After all, if you indulge in too much nipping and tucking, the seams inevitably start to show.
Here are my picks for this year's major Grammy categories. For a full list of nominees in all categories, visit grammy.com.
Record of the year
Of the six nominees, Gotye (for his inescapable earworm Somebody That I Used to Know), fun. (for We Are Young) and especially Taylor Swift ( We Are Never Ever Getting Back Together) feel like token nods to Top 40 radio. That leaves Kelly Clarkson (for Stronger (What Doesn't Kill You)) to battle it out with the Black Keys ( Lonely Boy) and Frank Ocean ( Thinkin Bout You). Ocean, as often happens with buzzy upstarts, will likely go wanting in the major categories -- unless NARAS feels like making a statement this year -- and more than likely, the Black Keys, one of the night's most nominated acts, will walk away with the golden gramophone.
Should win: Frank Ocean
Will win: The Black Keys
Song of the year
Out of the big three categories, this one features the most interesting mix of nominees, a true blend of the sounds currently making waves on radio, TV and elsewhere. British singer-songwriter Ed Sheeran (for The A Team) and rising R&B star Miguel ( Adorn) are just happy to be here, as is pop pixie Carly Rae Jepsen (the unkillable Call Me Maybe), but the remaining two nominees -- fun.'s We Are Young and the team behind Clarkson's Stronger (What Doesn't Kill You) -- are pretty evenly matched. Clarkson, the veteran, could nab a win here, but NARAS may want to validate the enormous success of fun.'s sophomore album and give them the prize.

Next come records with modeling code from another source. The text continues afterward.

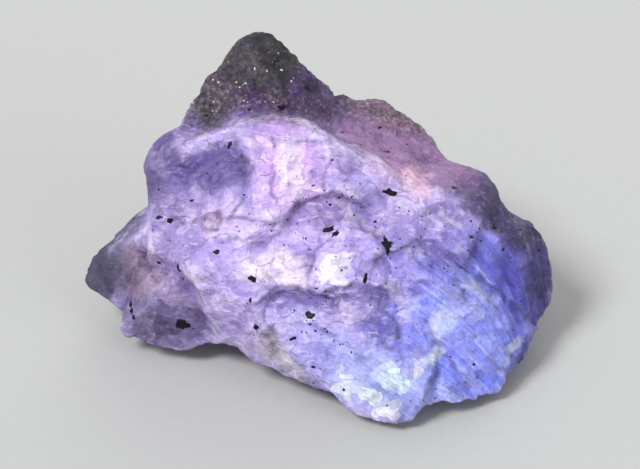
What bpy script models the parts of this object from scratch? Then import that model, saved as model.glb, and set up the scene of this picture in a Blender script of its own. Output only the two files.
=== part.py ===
"""A rough tanzanite: one broken, lumpy crystal with flat fracture faces, ledges, a peak and a side point.

The stone stands on a small flat spot. Its best side leans back, so the stone is laid out square on to that
side, in millimetres: right, up and near. Lumps with flat sides are fused into one body, which is then chipped,
stepped, grooved and hollowed in the way that a crystal breaks.
"""

import math
import random

import bmesh
import bpy
import numpy as np
from mathutils import Vector, kdtree, noise
from mathutils.bvhtree import BVHTree

MM = 0.001

# The best side leans back by this much from upright.
LEAN = math.radians(33.5)
RIGHT = np.array([1.0, 0.0, 0.0])
UP = np.array([0.0, math.sin(LEAN), math.cos(LEAN)])
NEAR = np.array([0.0, -math.cos(LEAN), math.sin(LEAN)])
FRONT = (RIGHT, UP, NEAR)
# The back is laid out in the same way, seen from behind and above.
BACK_SIDE = (-RIGHT, np.array([0.0, -UP[1], UP[2]]), np.array([0.0, -NEAR[1], NEAR[2]]))

GRAIN = 0.42  # spacing of the points that the stone is shaped with, mm
FINE_GRAIN = 0.26  # their spacing once it is shaped, which keeps the breaks crisp, mm
TRIANGLES = 9600
FOOT_X, FOOT_Y = 0.8, 1.4  # middle of the flat spot on the underside, mm
FOOT_LENGTH, FOOT_WIDTH = 6.6, 6.0  # its half sizes, mm
FOOT_RISE = 0.9  # how far the underside rises around it, mm
FOOT_CUT = 0.04  # thickness broken off to make the spot one flat face, mm
SLIVER = 0.01  # edges shorter than this are closed up, mm
FOOT_WANDER, FOOT_WANDER_SIZE = 0.12, 2.5  # how far its rim wanders, as a share of its size, and over which mm
FOOT_EDGE, FOOT_SLOPE = 1.1, 1.6  # shares of its half size where the flat spot ends and the rise is complete
FOOT_HIGH, FOOT_LOW = 2.0, 1.4  # the surface is flattened below these heights only, mm
SEED = 15

CHIP_RIM = 6.0  # how fast the wall around a chip steepens past its reach
OUTSIDE = 60.0  # a distance that is well outside the stone, mm
HACKLE_LOW, HACKLE_HIGH = -0.3, 0.25  # how far the small break faces lie below and above the surface, mm
HACKLE_WANDER = 0.25  # how far their edges wander, as a share of their size
SPIKE_LIMIT, SPIKE_ROUNDS = 0.13, 12  # how far a point may stand off its neighbours, mm, and how often it's worn

# Work on one side of the stone starts where the surface turns to it, and is full from the second value on.
TURNED_AWAY, TURNED_TO = 0.0, 0.35
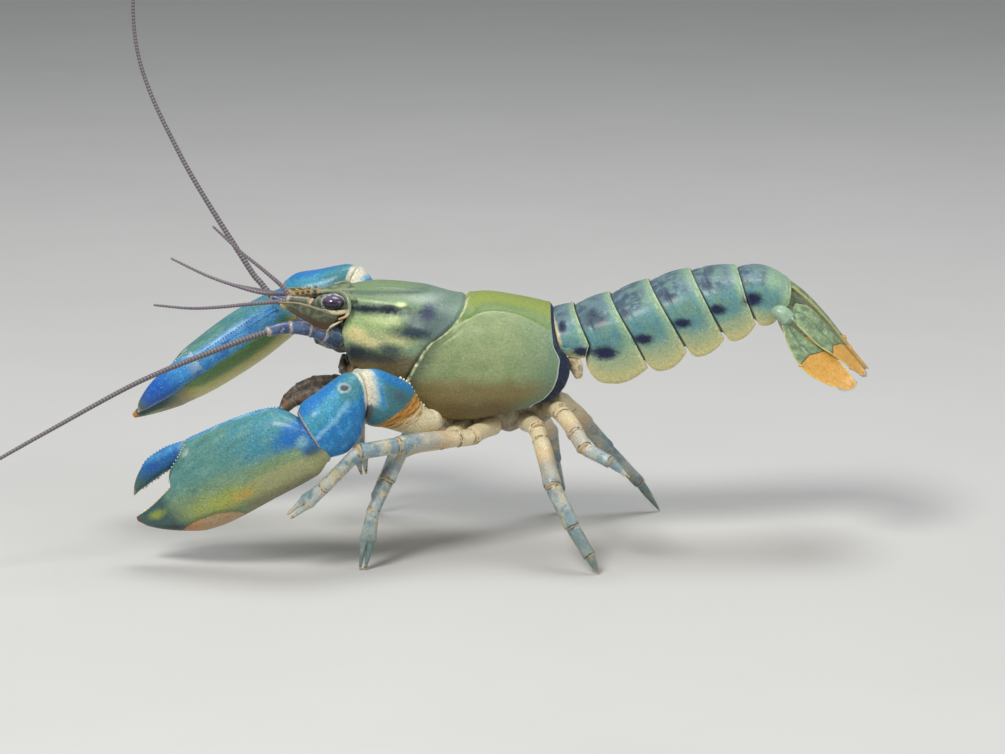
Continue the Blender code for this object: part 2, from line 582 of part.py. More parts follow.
def make_feelers(head):
    whip_points, flagellum_points = 8, 22
    for word, side in SIDES:
        antennule = tube("antennule_" + word, mirrored(ANTENNULE_BASE, side), ANTENNULE_BASE_RADII)
        whips = [tube("whip", smooth_path(path, whip_points), tapering(WHIP_RADII, whip_points), 1)
                 for path in ANTENNULE_WHIPS[side]]
        fuse(antennule, whips)
        set_clear(antennule, head)
        base = tube("antenna_base_" + word, ANTENNA_BASE[side], ANTENNA_BASE_RADII, 3)
        set_clear(base, head)
        path = smooth_path(FLAGELLUM[side], flagellum_points)
        path[0] -= (path[1] - path[0]).normalized()
        flagellum = tube("antenna_" + word, path, tapering(FLAGELLUM_RADII, flagellum_points))
        set_clear(flagellum, base)
        scale = blade("antennal_scale_" + word, mirrored(SCALE_UPPER, side), mirrored(SCALE_LOWER, side),
                      SCALE_THICKNESS, -0.3 * side, 5, 3)
        set_clear(scale, base, head)


def make_maxillipeds(head, sternum, thorax):
    for word, side in SIDES:
        limb = tube("maxilliped_" + word, mirrored(MAXILLIPED, side), MAXILLIPED_RADII, 2)
        set_clear(limb, head, thorax, sternum)


def claw_frame(start, end, roll=0.0):
    """Axis of a segment, the direction its outline rises in, and the one it is thick in."""
    start, end = Vector(start), Vector(end)
    along = (end - start).normalized()
    aside = along.cross(Vector((0, 0, 1))).normalized()
    rise = aside.cross(along)
    turn = Matrix.Rotation(radians(roll), 3, along)
    return start, along, turn @ rise, turn @ aside


def outline_rings(frame, stations, upper, lower, thick, sides=14):
    start, along, rise, aside = frame
    rings = []
    for s in stations:
        high, low = line_at(upper, s), line_at(lower, s)
        centre = start + along * s + rise * (high + low) / 2
        rings.append(oval(centre, aside, rise, line_at(thick, s), (high - low) / 2, sides, 0.88))
    return rings


def make_claw(word, side, head, thorax, sternum):
    """The great claw of one side: arm, wrist, hand and movable finger, parted at the joints."""
    elbow, wrist = Vector(ELBOW[side]), Vector(WRIST[side])
    arm_frame = claw_frame(ARM_START[side], elbow)
    wrist_frame = claw_frame(elbow, wrist)
    hand_frame = claw_frame(wrist, CLAW_TIP[side], CLAW_ROLL[side])
    elbow_plane = (elbow, (arm_frame[1] + wrist_frame[1]).normalized())
    wrist_plane = (wrist, (wrist_frame[1] + hand_frame[1]).normalized())

    arm = make_arm("claw_arm_" + word, SHOULDER[side], arm_frame, (elbow - arm_frame[0]).length, elbow_plane)
    set_clear(arm, head, thorax, sternum)
    make_wrist("claw_wrist_" + word, side, wrist_frame, (wrist - elbow).length, elbow_plane, wrist_plane)
    hand = make_hand("claw_hand_" + word, hand_frame, wrist_plane)
    finger = make_finger("claw_finger_" + word, hand_frame, FINGER_SWING[side])
    set_clear(finger, hand)


def make_arm(name, shoulder, frame, length, elbow_plane):
    start, along, rise, _ = frame
    rings = outline_rings(frame, [length * t for t in ARM_STATIONS], ARM_UPPER, ARM_LOWER, ARM_THICK, 12)
    arm = loft(name, rings)
    trim(arm, *elbow_plane, -1)
    shoulder = Vector(shoulder)
    path = (shoulder, shoulder.lerp(start, 0.55), start, start + along * 1.5)
    pieces = [tube("ischium", path, ISCHIUM_RADII, 3)]
    for s in ARM_SPINES:
        top = line_at(ARM_UPPER, s) - TOOTH_SUNK
        pieces.append(spine(start + along * s + rise * top, rise + along * 0.4, *ARM_SPINE_SIZE))
    fuse(arm, pieces)
    return arm


def make_wrist(name, side, frame, length, elbow_plane, wrist_plane):
    start, along, rise, aside = frame
    stations = [length * t for t in CARPUS_STATIONS]
    wrist = loft(name, outline_rings(frame, stations, CARPUS_UPPER, CARPUS_LOWER, CARPUS_THICK, 14))
    trim(wrist, *elbow_plane, 1)
    trim(wrist, *wrist_plane, -1)
    inward = aside if aside.y * side < 0 else -aside
    share, out, up = CARPUS_THORN
    fuse(wrist, [spine(start + along * length * share + inward * out + rise * up, inward + along * 0.5,
                       *CARPUS_THORN_SIZE)])


def make_hand(name, frame, wrist_plane):
    start, along, rise, _ = frame
    hand = loft(name, outline_rings(frame, HAND_STATIONS, HAND_UPPER, HAND_LOWER, HAND_THICK, 16))
    trim(hand, *wrist_plane, 1)
    pieces = []
    for s in PALM_KNOBS + FIXED_FINGER_TEETH:
        top = line_at(HAND_UPPER, s) - TOOTH_SUNK
        pieces.append(spine(start + along * s + rise * top, rise, *KNOB_SIZE))
    fuse(hand, pieces)
    return hand


def make_finger(name, frame, swing_angle):
    """The movable finger, swung about its hinge by an angle that closes it."""
    start, along, rise, aside = frame
    swing = Matrix.Rotation(radians(-swing_angle), 3, aside)
    hinge = start + along * FINGER_HINGE[0] + rise * FINGER_HINGE[1]
    along, rise = swing @ along, swing @ rise

    def place(s, height):
        return hinge + along * (s - FINGER_HINGE[0]) + rise * (height - FINGER_HINGE[1])

    finger = loft(name, [oval(place(s, height), aside, rise, thick, tall, 10, 0.9)
                         for s, height, tall, thick in FINGER])
    underside = [(s, height - tall) for s, height, tall, _ in FINGER]
    fuse(finger, [spine(place(s, line_at(underside, s) + TOOTH_SUNK), -rise, *KNOB_SIZE)
                  for s in FINGER_TEETH])
    return finger


def edge_x(edge, z):
    """X of an abdomen ring's edge at a height."""
    x_top, z_top, x_side, z_side, _, x_low, z_low, _ = edge
    if z >= z_side:
        return x_side + (x_top - x_side) * min((z - z_side) / (z_top - z_side), 1.0)
    return x_side + (x_low - x_side) * min((z_side - z) / (z_side - z_low), 1.0)


def ring_section(edge, arch=6):
    """One section of an abdomen ring: a roof, two side plates and the belly between them."""
    _, top, _, side, half, _, low, low_half = edge
    belly = min(low + BELLY_RISE, side - 0.8)
    points = []
    for i in range(1, arch + 1):
        a = i / arch * pi / 2
        points.append((half * sin(a) ** 0.95, side + (top - side) * max(cos(a), 0.0) ** 0.95))
    points.append(((half + low_half) / 2 + 0.1, (side + low) / 2))
    points.append((low_half, low))
    points.append((low_half - PLATE_THICKNESS, low + 0.35))
    points.append((low_half - PLATE_THICKNESS * 2.4, belly))
    right = [(edge_x(edge, z), y, z) for y, z in points]
    left = [(x, -y, z) for x, y, z in reversed(right)]
    return [(edge_x(edge, top), 0.0, top)] + right + [(edge_x(edge, belly), 0.0, belly - 0.3)] + left


def ring_caps(count, arch=6):
    """End faces of a ring: level strips under the roof, one face for each side plate, one above the belly."""
    middle = count // 2
    plate = list(range(arch, middle))
    faces = [(0, 1, count - 1)]
    faces += [(i, i + 1, count - i - 1, count - i) for i in range(1, arch)]
    faces += [plate, [count - i for i in plate], (arch, middle - 1, middle, middle + 1, count - arch)]
    return faces


def ring_edge(front, rear, plate_front, plate_tip, crown, t):
    """The eight sizes of a section at t = 0 at the front to 1 at the rear of a ring."""
    start = list(front)
    start[5], start[6] = plate_front
    mixed = [a + (b - a) * t for a, b in zip(start, rear)]
    swell = 4 * t * (1 - t)
    mixed[1] += crown * swell
    mixed[4] += 0.25 * swell
    bend = Vector(plate_tip) - (Vector(plate_front) + Vector((rear[5], rear[6]))) / 2
    mixed[5] += bend.x * swell
    mixed[6] += bend.y * swell
    return mixed


def behind(edge):
    """Front edge of the next ring, a step lower and a gap behind this rear edge."""
    x_top, z_top, x_side, z_side, half, x_low, z_low, low_half = edge
    return (x_top + RING_GAP, z_top - RING_STEP, x_side + RING_GAP, z_side, half - RING_STEP,
            x_low + RING_GAP,
            z_low, low_half - RING_STEP)


def make_abdomen(thorax, sternum):
    rings = []
    front = FIRST_EDGE
    for i, rear in enumerate(REAR_EDGES):
        sections = [ring_section(ring_edge(front, rear, PLATE_FRONTS[i], PLATE_TIPS[i], RING_CROWNS[i], t))
                    for t in RING_STATIONS]
        ring = loft("abdomen_%d" % (i + 1), sections, ring_caps(len(sections[0])))
        if i in SWIMMERET_RINGS:
            fuse(ring, [swimmeret(front, rear, side) for _, side in SIDES])
        rings.append(ring)
        front = behind(rear)
    set_clear(rings[0], thorax, sternum)
    return rings


def swimmeret(front, rear, side):
    """A soft paddle that hangs below the belly between the side plates."""
    belly = rear[6] + BELLY_RISE
    root = Vector(((front[2] + rear[2]) / 2 + 0.9, side * 3.4, belly + 1.2))
    tip = root + Vector((-0.9, side * 0.4, -SWIMMERET_LENGTH))
    rings = []
    for t, wide in ((0.0, 0.6), (0.35, 0.75), (0.7, 1.0), (1.0, 0.4)):
        rings.append(oval(root.lerp(tip, t), (1, 0, 0), (0, 1, 0), wide, 0.45, 6))
    return loft("swimmeret", rings)


def make_tail(last_ring):
    left_edge = mirrored(TELSON_EDGE, LEFT)
    telson = blade("telson", left_edge, TELSON_EDGE, BLADE_THICKNESS + 0.1, TELSON_CREST, 8, 6)
    set_clear(telson, last_ring)
    for word, side in SIDES:
        base = tube("uropod_base_" + word, mirrored(UROPOD_BASE, side), UROPOD_BASE_RADII, 3)
        set_clear(base, last_ring, telson)
        inner = blade("uropod_inner_" + word, mirrored(INNER_BLADE[0], side), mirrored(INNER_BLADE[1], side),
                      BLADE_THICKNESS, side * 0.35, 8, 4)
        outer = blade("uropod_outer_" + word, mirrored(OUTER_BLADE[0], side), mirrored(OUTER_BLADE[1], side),
                      BLADE_THICKNESS, side * 0.35, 8, 4)
        set_clear(inner, telson, base)
        set_clear(outer, inner, base)


def leg_path(joints, radii):
    """A leg's centre line and thickness: pinched at each joint, fuller between."""
    path, widths = [], []
    for i, (a, b) in enumerate(zip(joints, joints[1:])):
        a, b = Vector(a), Vector(b)
        ra, rb = radii[i], radii[i + 1]
        start = ra * (LEG_PINCH if i else 1.0)
        path.append(a)
        widths.append(start)
        for t in (0.16, 0.8):
            path.append(a.lerp(b, t))
            widths.append((ra + (rb - ra) * t) * LEG_SWELL)
    path.append(Vector(joints[-1]))
    widths.append(radii[-1])
    return path, widths


def make_leg(number, word, side, body):
    joints = LEGS[number, side]
    path, widths = leg_path(joints, LEG_RADII)
    leg = tube("leg_%s_%s_upper" % (number, word), path, widths, 2)
    last, tip = (Vector(p) for p in joints[4:])
    if number in PINCER_LEGS:
        heading = (tip - last).normalized()
        aside = heading.cross(Vector((0.0, 1.0, 0.0))).normalized()
        root = last.lerp(tip, PINCER_SPAN[0]) + aside * PINCER_ROOT_ASIDE
        end = last.lerp(tip, PINCER_SPAN[1]) + aside * (PINCER_RADII[2] + PINCER_SPREAD)
        bend = root.lerp(end, PINCER_BEND[0]) + aside * PINCER_BEND[1]
        fuse(leg, [tube("pincer", (root - heading, bend, end), PINCER_RADII, 1)])
    set_clear(leg, *body)
    knee = Vector(joints[2])
    before = (knee - Vector(joints[1])).normalized()
    after = (Vector(joints[3]) - knee).normalized()
    lower = part_at(leg, "leg_%s_%s_lower" % (number, word), knee, before + after)
    if tip.z < 0:
        cut(lower, floor_block())


def floor_block():
    form = bmesh.new()
    bmesh.ops.create_cube(form, size=1.0)
    bmesh.ops.scale(form, vec=FLOOR_BLOCK, verts=form.verts)
    bmesh.ops.translate(form, vec=(0, 0, -FLOOR_BLOCK[2] / 2), verts=form.verts)
    return finish_mesh("floor", form)


def centre_on_origin():
    """Move the whole animal so that the middle of its box stands at X = Y = 0 on the floor."""
    corners = [vert.co for thing in model.objects for vert in thing.data.vertices]
    middle = [(min(c[i] for c in corners) + max(c[i] for c in corners)) / 2 for i in (0, 1)]
    floor = min(c.z for c in corners)
    for thing in model.objects:
        thing.data.transform(Matrix.Translation((-middle[0], -middle[1], -floor)))


def kind_of(name):
    """Which surface a node shows."""
    kinds = (("eyestalk", "limb"), ("eye", "eye"), ("head", "shell"), ("thorax", "shell"),
             ("sternum", "belly"), ("antenn", "feeler"), ("maxilliped", "limb"), ("claw", "claw"),
             ("abdomen", "ring"),
             ("telson", "fan"), ("uropod", "fan"), ("leg", "limb"))
    return next(kind for start, kind in kinds if name.startswith(start))


clear_scene()
model = bpy.data.collections.new("crayfish")
bpy.context.scene.collection.children.link(model)

head_shell, thorax_shell = make_carapace()
sternum_plate = make_sternum(thorax_shell, head_shell)
make_eyes(head_shell)
make_feelers(head_shell)
make_maxillipeds(head_shell, sternum_plate, thorax_shell)
for side_word, side_sign in SIDES:
    make_claw(side_word, side_sign, head_shell, thorax_shell, sternum_plate)
abdomen_rings = make_abdomen(thorax_shell, sternum_plate)
make_tail(abdomen_rings[-1])
for leg_number in ("2", "3", "4", "5"):
    for side_word, side_sign in SIDES:
        make_leg(leg_number, side_word, side_sign, (thorax_shell, sternum_plate, abdomen_rings[0]))
centre_on_origin()
for node in model.objects:
    node.data.materials.clear()
    node.data.materials.append(material(kind_of(node.name)))
    node.data.shade_smooth()
    node.data.set_sharp_from_angle(angle=radians(35))
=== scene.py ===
from math import cos, pi, radians, sin

import bmesh
import bpy
import numpy as np
from mathutils import Matrix, Vector


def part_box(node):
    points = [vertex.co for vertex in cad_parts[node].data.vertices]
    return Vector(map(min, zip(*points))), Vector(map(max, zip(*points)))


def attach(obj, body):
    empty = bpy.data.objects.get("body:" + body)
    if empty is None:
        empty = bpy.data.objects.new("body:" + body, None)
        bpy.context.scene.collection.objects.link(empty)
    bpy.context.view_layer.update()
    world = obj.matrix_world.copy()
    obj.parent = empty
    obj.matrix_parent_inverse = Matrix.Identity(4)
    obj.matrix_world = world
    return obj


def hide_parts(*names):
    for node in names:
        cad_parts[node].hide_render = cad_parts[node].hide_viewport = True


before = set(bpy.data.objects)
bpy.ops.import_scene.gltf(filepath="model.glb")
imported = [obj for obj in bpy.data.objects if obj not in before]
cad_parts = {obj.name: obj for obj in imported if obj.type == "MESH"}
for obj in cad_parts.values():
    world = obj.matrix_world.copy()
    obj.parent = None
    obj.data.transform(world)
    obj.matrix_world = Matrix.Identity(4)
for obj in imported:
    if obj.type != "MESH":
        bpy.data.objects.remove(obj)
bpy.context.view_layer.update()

MM = 0.001
SIDES = (("left", -1), ("right", 1))
EYE_CENTRE = (-27.5, 5.7, 41.35)
low_corner, high_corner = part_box("eye_left")
OFFSET = (low_corner + high_corner) / 2 - Vector((EYE_CENTRE[0], -EYE_CENTRE[1], EYE_CENTRE[2])) * MM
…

Should win: Kelly Clarkson
Will win: fun.
Album of the year
The Grammys' rock bias is on full display here, with the majority of the category given over to rock and pop acts. Only Frank Ocean's boundary-bending Channel Orange stands apart from the pack, made up of the Black Keys' El Camino, Jack White's Blunderbuss, fun.'s Some Nights and Mumford & Sons' Babel. NARAS is an unabashed fan of what the Los Angeles Times critic Randall Roberts calls "Etsy folk" (aka Mumford & Sons and their ilk), so they have an outside chance, as does industry favorite Jack White. While I'd love to see Ocean win this, I think the category comes down to a Black Keys/fun. faceoff.
Should win: Frank Ocean, Channel Orange
Will win: The Black Keys, El Camino
Best new artist
Of his major nominations, here is where Frank Ocean will claim his consolation prize after being shut out in album and record of the year races. Rootsy rock collective Alabama Shakes and, to a lesser degree, the Lumineers (purveyors of the aforementioned "Etsy folk") are the only real threats here, with fresh-faced country singer Hunter Hayes and fun. rounding out the group. Ocean's powerful back story and gorgeous debut album should propel the singer-songwriter, like Bon Iver before him, to Grammy glory.